The league claims viewership is up across platforms, though streaming-era data remains notoriously unreliable. What matters more to the NBA is the appearance of growth, the narrative that justifies massive rights fees to investors and owners. The actual fan experience ranks secondary to whatever metrics convince corporate underwriters to keep writing checks.

Professional sports increasingly mirrors the logic of venture capital: opaque datasets, contempt for the actual audience, investment divorced from performance or profit. Once accessible to regular people regardless of wealth, live sports now skews toward exclusive access. The inaugural Enhanced Games in Las Vegas next month, restricted to 2,500 invite-only spectators, signals the direction clearly. Wealth and celebrity will eventually wall off live sports entirely.
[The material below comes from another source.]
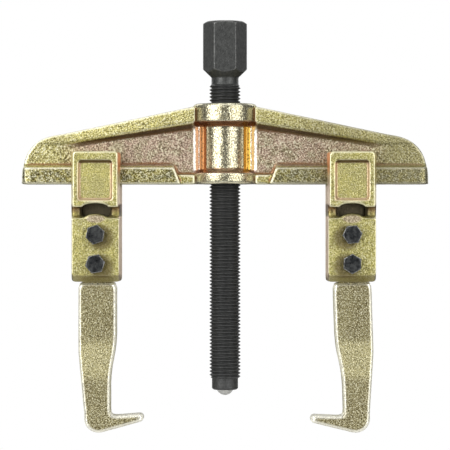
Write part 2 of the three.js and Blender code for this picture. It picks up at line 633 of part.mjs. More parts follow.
addPiece(puller, 'beam', beamBody(), yellowZinc());
addPiece(puller, 'spindle', spindleBody(), screwSteel());
addPiece(puller, 'tip_ball', ballBody(), ballSteel());
addCarriage('left', LEFT_SLIDE_X, NO_TURN, LEFT_JAW_SHIFT, 0, LEFT_HEAD_ANGLES);
addCarriage('right', RIGHT_SLIDE_X, HALF_TURN, 0, RIGHT_JAW_LEAN, RIGHT_HEAD_ANGLES);

export default puller;
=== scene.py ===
"""Looks of the two-jaw gear puller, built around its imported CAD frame.

Units are metres. The forcing screw stands on the Z axis, the beam lies along X and -Y is the front.
"""

import math

import bmesh
import bpy
import numpy as np
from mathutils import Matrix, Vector, noise


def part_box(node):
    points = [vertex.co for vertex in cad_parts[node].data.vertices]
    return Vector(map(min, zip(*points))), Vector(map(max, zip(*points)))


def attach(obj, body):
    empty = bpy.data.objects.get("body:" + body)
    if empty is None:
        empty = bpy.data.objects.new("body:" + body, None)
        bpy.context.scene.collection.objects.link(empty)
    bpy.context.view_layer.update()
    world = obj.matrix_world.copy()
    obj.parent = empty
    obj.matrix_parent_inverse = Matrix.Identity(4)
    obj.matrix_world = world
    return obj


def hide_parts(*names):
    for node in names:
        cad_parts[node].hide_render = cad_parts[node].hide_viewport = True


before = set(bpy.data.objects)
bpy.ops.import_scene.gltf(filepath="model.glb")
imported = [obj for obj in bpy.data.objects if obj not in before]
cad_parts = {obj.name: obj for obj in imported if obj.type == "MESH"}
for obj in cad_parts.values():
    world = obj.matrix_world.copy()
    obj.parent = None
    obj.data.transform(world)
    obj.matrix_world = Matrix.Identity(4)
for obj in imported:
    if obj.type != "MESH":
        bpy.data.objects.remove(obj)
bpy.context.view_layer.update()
scene = bpy.context.scene

MM = 0.001

# ---------------------------------------------------------------- meshes

CAD_SIDES = 40                    # sides of the turned surfaces of the CAD model
TURNED_RELIEF = 0.45              # share of the relief that a turned surface keeps
SOFT_ROUNDING = 1.7 * MM          # rounding of the places that are rounded most
FULL_BEND = 0.35 * MM             # a point this far from its surroundings is a full hollow or edge
NOISE_SHIFT = (17.3, 5.1, 9.7)    # how far the noise moves from one seed to the next


def closed_copy(node):
    """The mesh of a CAD node as a bmesh whose facets share their corners."""
    bm = bmesh.new()
    bm.from_mesh(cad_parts[node].data)
    bmesh.ops.remove_doubles(bm, verts=bm.verts, dist=1e-6)
    return bm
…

Prime Video's clunky, alienating first attempt at NBA coverage accidentally previews that future. The streamer gave us a broadcast so powerfully isolating it demonstrated what sports will look like when they slip fully behind paywalls and invitation lists. By that measure, Amazon's experiment was strangely visionary: a preview of the viewerless future we're already moving toward.

Author James Rodriguez: "Prime Video didn't just produce a bad broadcast; it showed us what professional sports looks like when access becomes a luxury and the fan experience stops mattering at all."